The Ministry located a number of records in response to the request. It also decided to give notice of the request to certain affected parties (the neighbours and their consultants). In its decision, the Ministry granted access to some of the records, granted partial access to other records, and withheld some records in their entirety. The Ministry relied on the mandatory exemption in section 21 of the Act (unjustified invasion of personal privacy) as well as the mandatory exemption under section 17 (third party information), in refusing access to some of the records or parts of records.
The Ministry further advised the appellant that a final inspection has not yet been undertaken of the project; hence, a final inspection report does not exist.
I sent a Notice of Inquiry to the Ministry, to the neighbours (also referred to as the proponents) and to an engineer for the neighbours, initially, inviting them to make representations on the facts and issues in dispute. The Ministry’s representations, including an affidavit, were shared with the appellant, who was also invited to and has made representations in response. Two of the affected parties also submitted representations, but I found it unnecessary to share those with the appellant.
Since, on my review of the records, it appeared that sections 49(a) and/or (b) may be applicable with respect to one of the records, specifically page 00067, I also asked for representations on these sections of the Act.
It should be noted that a prior, similar request by the appellant has been the subject of an order from this office, Order PO-1825. I will be referring to that order during the course of my decision as parts of it are applicable here.
RECORDS:
There are 67 pages of records at issue.

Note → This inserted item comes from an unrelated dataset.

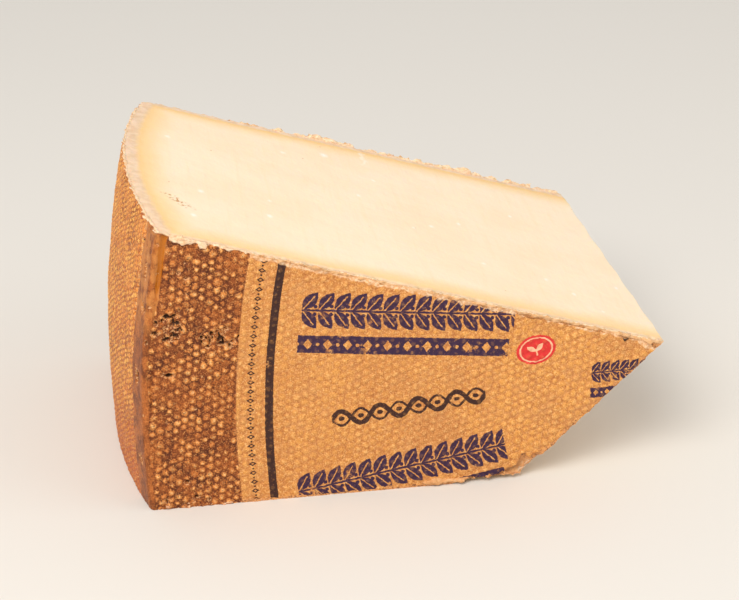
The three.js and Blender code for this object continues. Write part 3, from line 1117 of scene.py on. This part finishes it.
def filmPrintGroup(parts):
    # where each ink lies on the film
    inks = [(n, "value") for n in ("Blue", "Brown", "Red", "Pale")]
    tree, b, source, putOut = newGroup("filmPrint", [("Place", "vector")], inks)
    place = source["Place"]
    deep = b.group(parts["wheelPlace"], Place=place)
    x, _, z = b.parts(place)
    shake = b.shake(place, 1.4, 2.0, 0.5)
    face = b.vector("ADD", b.combine(b.less(x, faceLeft / mm), z), shake)
    blue = 0.0
    for figures, figure in ((branches, parts["leafBranch"]), (bars, parts["diamondBar"])):
        for left, low, tilt, height, length in figures:
            along, up = turnedPlace(b, face, left, low, tilt, height)
            ink = b.group(figure, Along=along, Up=up, Length=length / height)["Ink"]
            blue = b.highest(blue, ink)
    # a braid of a thick and a thin strand, with a bead in each eye
    along, up = turnedPlace(b, face, braid["x"], braid["z"], braid["tilt"], 1.0)
    turn = b.product(along, 2 * math.pi / braid["wave"])
    bend = b.product(b.math("SINE", turn), braid["swing"])
    slope = b.product(b.math("COSINE", turn), braid["swing"] * 2 * math.pi / braid["wave"])
    stretch = b.math("SQRT", b.sum(b.product(slope, slope), 1.0))
    thick = b.less(b.math("DIVIDE", b.size(b.less(up, bend)), stretch), braid["thick"])
    thin = b.less(b.math("DIVIDE", b.size(b.sum(up, bend)), stretch), braid["thin"])
    eye = b.product(b.less(b.math("FRACT", b.product(along, 2 / braid["wave"])), 0.5), braid["wave"] / 2)
    bead = b.reach(b.product(eye, 0.8), up)
    braided = b.highest(b.fade(thick, 0.06, -0.06), b.fade(thin, 0.06, -0.06), b.fade(bead, 0.74, 0.62))
    braided = b.product(braided, b.strip(along, 0.0, braid["length"], 0.1))
    # the arc stripe and the row of small marks beside it
    fromRim = b.less(deep["Heel"], b.product(b.parts(shake)[0], 0.6))
    band = b.strip(fromRim, stripe["outer"], stripe["inner"], 0.06)
    tick = b.less(b.math("FRACT", b.product(deep["Along"], 1 / stripe["marksPitch"])), 0.5)
    rise = b.size(b.less(deep["Heel"], stripe["marksAt"]))
    side = b.size(b.product(tick, stripe["marksPitch"]))
    lozenge = b.sum(b.product(side, 1 / 0.8), b.product(rise, 1 / 1.15))
    mark = b.product(b.fade(lozenge, 1.08, 0.92), b.fade(lozenge, 0.36, 0.5))
    pip = b.reach(b.less(side, stripe["marksPitch"] / 2), rise)
    mark = b.highest(mark, b.fade(pip, 0.36, 0.26))
    # an oval seal with a sprout in it
    sx, sz = turnedPlace(b, face, seal["x"], seal["z"], seal["tilt"], 1.0)
    oval = b.reach(b.product(sx, 1 / seal["halfLength"]), b.product(sz, 1 / seal["halfHeight"]))
    red = b.fade(oval, 1.02, 0.98)
    ring = b.product(b.fade(oval, 0.76, 0.79), b.fade(oval, 0.87, 0.84))
    fold = b.size(sx)
    lx, lz = b.less(fold, 1.15), b.less(sz, 0.45)
    lengthwise = b.sum(b.product(lx, 0.77), b.product(lz, 0.64))
    crosswise = b.size(b.less(b.product(lz, 0.77), b.product(lx, 0.64)))
    sprout = b.sum(b.product(crosswise, 1 / 0.7), b.product(lengthwise, lengthwise, 1 / 1.5 ** 2))
    stalk = b.product(b.fade(fold, 0.24, 0.16), b.strip(sz, -1.9, 0.0, 0.06))
    putOut(Blue=blue, Brown=b.highest(braided, b.highest(band, mark)), Red=red,
           Pale=b.highest(ring, b.fade(sprout, 1.06, 0.9), stalk))
    return tree


filmTones = {
    "base": shade(209, 139, 66), "basePale": shade(224, 155, 74), "towardsTip": shade(233, 163, 76),
    # the valley tones are painted shade between the knobs under the film, and the knob tone is a painted
    # highlight on them
    "dull": shade(190, 128, 74), "valleyShade": shade(188, 118, 58), "valleyShadePale": shade(208, 138, 72),
    "knob": shade(242, 182, 108), "gritDark": shade(158, 90, 36), "gritPale": shade(255, 210, 142),
    "patch": shade(196, 134, 82), "scuff": shade(172, 104, 58),
    "brownInk": shade(54, 20, 10), "blueInk": shade(50, 20, 56), "redInk": shade(214, 42, 40),
    "onRed": shade(244, 186, 148), "nick": shade(62, 38, 18),
    "dust": shade(224, 172, 124), "dustPale": shade(248, 214, 176),
}
nickPlace = (134.4, 40.4, 0.0)    # from the face's left edge and up, mm


def filmGroup(parts):
    # the tan film over the rind, with the knobs showing through and the inks on it
    tone = filmTones
    inputs = [("Place", "vector"), ("Mat", "vector")]
    tree, b, source, putOut = newGroup("filmSkin", inputs, skinOutputs)
    place = source["Place"]
    x, _, z = b.parts(place)
    deep = b.group(parts["wheelPlace"], Place=place)
    frayed = b.vector("ADD", source["Mat"], b.shake(place, 1 / 1.2, 2.0, 0.26))
    knobs = b.group(parts["matKnobs"], Place=frayed, Blur=0.6)
    base = b.mix(b.blot(place, 12.0, 0.34, 0.66, 4.0), tone["base"], tone["basePale"])
    base = b.tint(base, tone["towardsTip"], b.fade(x, 5.0, 40.0), 0.6)
    base = b.tint(base, tone["dull"], b.blot(place, 20.0, 0.5, 0.68, 3.0), 0.5)
    # painted shade in the valleys between the knobs under the film
    valleyShade = b.mix(b.blot(place, 2.6, 0.34, 0.66, 3.0), tone["valleyShade"], tone["valleyShadePale"])
    rounded = b.sum(knobs["Near"], b.sway(place, 0.9, 0.35))
    color = b.mix(b.fade(rounded, 0.60, 0.14), valleyShade, base)
    # painted highlight on the knob tops
    color = b.tint(color, tone["knob"], b.fade(rounded, 0.34, 0.04),
                   b.fade(knobs["Chance"], 0.2, 1.0), 0.55)
    grit = b.noise(place, 0.42, 4.0, 0.7)
    color = b.tint(color, tone["gritDark"], b.fade(grit, 0.51, 0.66), 0.75)
    color = b.tint(color, tone["gritPale"], b.fade(grit, 0.48, 0.34), 0.65)
    color = b.tint(color, tone["patch"], b.blot(place, 6.0, 0.5, 0.66, 3.0), 0.3)
    scuff = b.product(b.blot(place, 1.4, 0.6, 0.74, 4.0), b.blot(place, 11.0, 0.5, 0.62))
    color = b.tint(color, tone["scuff"], scuff, 0.35)
    inks = b.group(parts["filmPrint"], Place=place)
    # ink thins out over the knobs and in small worn spots
    mottle = b.noise(place, 0.55, 3.0, 0.65)
    keep = b.sum(1.0, b.product(b.fade(mottle, 0.58, 0.74), -0.4))
    worn = b.product(b.blot(place, 5.0, 0.6, 0.68, 4.0), b.blot(place, 0.8, 0.42, 0.56))
    keep = b.product(keep, b.inverse(b.product(worn, 0.7)))
    keep = b.less(keep, b.product(b.fade(knobs["Near"], 0.3, 0.1), 0.12))
    color = b.tint(color, tone["brownInk"], inks["Brown"], keep)
    color = b.tint(color, tone["blueInk"], inks["Blue"], keep)
    color = b.tint(color, tone["redInk"], inks["Red"], keep)
    color = b.tint(color, tone["onRed"], inks["Red"], inks["Pale"], keep)
    # a dark nick, and pale crumbs rubbed off along the cuts
    onFace = b.less(x, faceLeft / mm)
    nick = b.vector("DISTANCE", b.combine(onFace, z), nickPlace, output=1)
    color = b.mix(b.fade(b.sum(nick, b.sway(place, 0.8, 1.2, 2.0)), 0.95, 0.6), color, tone["nick"])
    nearTip = b.product(b.fade(onFace, 136.0, 143.0), 2.2)
    fromCut = b.less(deep["Upper"], nearTip)
    rubbed = b.fade(b.less(fromCut, b.product(b.noise(place, 2.4, 4.0), 3.2)), 0.2, -0.3)
    dust = b.mix(b.blot(place, 0.7, 0.4, 0.64, 3.0), tone["dust"], tone["dustPale"])
    color = b.tint(color, dust, rubbed, 0.8)
    height = b.sum(b.product(knobs["Knob"], 0.12), b.product(b.noise(place, 0.5, 4.0, 0.6), 0.07),
                   b.product(b.noise(place, 3.0, 3.0), 0.12))
    rough = b.sum(0.42, b.product(b.noise(place, 1.6, 3.0), 0.2), b.product(rubbed, 0.2))
    putOut(Color=color, Height=height, Roughness=rough)
    return tree


bumpDepth = 1 * mm    # of one unit of a skin's Height


def finishMaterial(name, group, inputs, **shaderValues):
    material = bpy.data.materials.new(name)
    material.use_nodes = True
    tree = material.node_tree
    shader = tree.nodes["Principled BSDF"]
    b = NodeBench(tree)
    coordinates = b.add("TexCoord", output=3)
    sockets = {"Place": b.add("VectorMath", {0: coordinates, "Scale": 1 / mm}, operation="SCALE")}
    for label, attribute in inputs.items():
        sockets[label] = b.add("Attribute", output=1, attribute_name=attribute)
    skinOut = b.group(group, **sockets)
    bump = b.add("Bump", {"Height": skinOut["Height"], "Distance": bumpDepth, "Strength": 1.0})
    tree.links.new(skinOut["Color"], shader.inputs["Base Color"])
    tree.links.new(skinOut["Roughness"], shader.inputs["Roughness"])
    tree.links.new(bump, shader.inputs["Normal"])
    for key, value in shaderValues.items():
        shader.inputs[key.replace("_", " ")].default_value = value
    return material


def makeMaterials():
    parts = {"wheelPlace": wheelPlaceGroup(), "matKnobs": matKnobsGroup(), "brokenEdge": brokenGroup(),
             "leafBranch": leafBranchGroup(), "diamondBar": diamondBarGroup()}
    parts["filmPrint"] = filmPrintGroup(parts)
    # each group's inputs are named with the mesh attributes that feed them
    rind = finishMaterial("rind", rindGroup(parts), {"Mat": "matPlace", "Marks": "marks", "Sides": "sides"},
                          Specular_IOR_Level=0.3)
    paste = finishMaterial("paste", pasteGroup(parts), {"Marks": "marks"}, Specular_IOR_Level=0.4,
                           Subsurface_Weight=0.22, Subsurface_Radius=(1.0, 0.55, 0.25),
                           Subsurface_Scale=3 * mm)
    label = finishMaterial("film", filmGroup(parts), {"Mat": "matPlace"}, Specular_IOR_Level=0.42)
    return rind, paste, label


def assignCheeseMaterials(cheese, rind, paste):
    cheese.data.materials.append(rind)
    cheese.data.materials.append(paste)
    cutSide = readFromPoints(cheese, "sides")[:, 0]
    for face in cheese.data.polygons:
        face.material_index = int(np.mean([cutSide[i] for i in face.vertices]) > 0.5)


cameraView = {    # angles in degrees
    "aim": (-3.04 * mm, -32.64 * mm, 48.8 * mm),
    "azimuth": -5.787, "elevation": 23.485, "roll": -2.416,
    "distance": 741.4 * mm, "lens": 128.6,
}


def addCamera():
    bpy.ops.object.camera_add()
    camera = bpy.context.object
    azimuth, elevation = math.radians(cameraView["azimuth"]), math.radians(cameraView["elevation"])
    back = Vector((math.sin(azimuth) * math.cos(elevation), -math.cos(azimuth) * math.cos(elevation),
                   math.sin(elevation)))
    camera.location = Vector(cameraView["aim"]) + back * cameraView["distance"]
    level = (-back).to_track_quat("-Z", "Y")
    camera.rotation_mode = "QUATERNION"
    camera.rotation_quaternion = level @ Quaternion((0, 0, 1), math.radians(cameraView["roll"]))
    camera.data.lens = cameraView["lens"]
    camera.data.sensor_width = 36
    camera.data.clip_end = 20
    bpy.context.scene.camera = camera


studio = {
    "lampsAim": (0, 0, 40 * mm),
    "floor": shade(226, 223, 218), "air": (1.0, 0.98, 0.95, 1.0), "airPower": 0.62,
    "lamps": {    # place, size, power, colour
        "key": ((-0.45, -0.75, 1.0), 0.8, 13.2, (1.0, 0.95, 0.88)),
        "fill": ((0.9, -0.5, 0.7), 0.9, 2, (1.0, 0.97, 0.94)),
    },
}


def setStudio():
    bpy.ops.mesh.primitive_plane_add(size=8)
    floor = bpy.context.object
    floor.name = "floor"
    material = bpy.data.materials.new("paleFloor")
    material.use_nodes = True
    shader = material.node_tree.nodes["Principled BSDF"]
    shader.inputs["Base Color"].default_value = studio["floor"]
    shader.inputs["Roughness"].default_value = 0.7
    floor.data.materials.append(material)
    world = bpy.data.worlds.new("studio")
    bpy.context.scene.world = world
    world.use_nodes = True
    background = world.node_tree.nodes["Background"]
    background.inputs["Color"].default_value = studio["air"]
    background.inputs["Strength"].default_value = studio["airPower"]
    for name, (place, size, power, tint) in studio["lamps"].items():
        bpy.ops.object.light_add(type="AREA", location=place)
        lamp = bpy.context.object
        lamp.name = name
        lamp.data.size = size
        lamp.data.energy = power
        lamp.data.color = tint
        back = Vector(place) - Vector(studio["lampsAim"])
        lamp.rotation_euler = back.to_track_quat("Z", "Y").to_euler()
    bpy.context.scene.view_settings.view_transform = "Standard"


addCamera()
cheese = makeCheese()
label = makeLabel()
rindMaterial, pasteMaterial, filmMaterial = makeMaterials()
assignCheeseMaterials(cheese, rindMaterial, pasteMaterial)
label.data.materials.append(filmMaterial)
print("materials: rind, paste and film")
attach(cheese, "root")
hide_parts("cheese_wedge")
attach(label, "root")
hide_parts("face_label")
print("pieces placed")
setStudio()
print("studio set")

They consist of email messages, handwritten notations, photographs, correspondence to and from the Ministry, drawings and technical information about the stream diversion project.
During the course of this inquiry, the Ministry withdrew its reliance on section 17 with respect to some of the records. However, the affected parties who submitted representations continue to object to the release of those records.
The following are the exemption claims relied on by the Ministry or by the affected parties:
Section 17: Pages 00020 to 00034, 00038 to 00067, 00069 to 00072
Section 21: Portions of pages 00001 to 00015, 00017, 00035, 00051, 00055, 00056, 00067 and 00072
DISCUSSION:
REASONABLE SEARCH/FORM OF REQUEST
In appeals involving a claim that further responsive records exist, as is the case in this appeal, the issue to be decided is whether the Ministry has conducted a reasonable search for the records as required by section 24 of the Act. If I am satisfied that the search carried out was reasonable in the circumstances, the decision of the Ministry will be upheld. If I am not satisfied, further searches may be ordered.
Where a requester provides sufficient detail about the records which he/she is seeking and an institution indicates that further records do not exist, it is my responsibility to ensure that the institution has made a reasonable search to identify any records which are responsive to the request. The Act does not require the Ministry to prove with absolute certainty that further records do not exist. However, in my view, in order to properly discharge its obligations under the Act, the Ministry must provide me with sufficient evidence to show that it has made a reasonable effort to identify and locate records responsive to the request.
Although an appellant will rarely be in a position to indicate precisely which records have not been identified in the Ministry's response to a request, the appellant must, nevertheless, provide a reasonable basis for concluding that such records exist.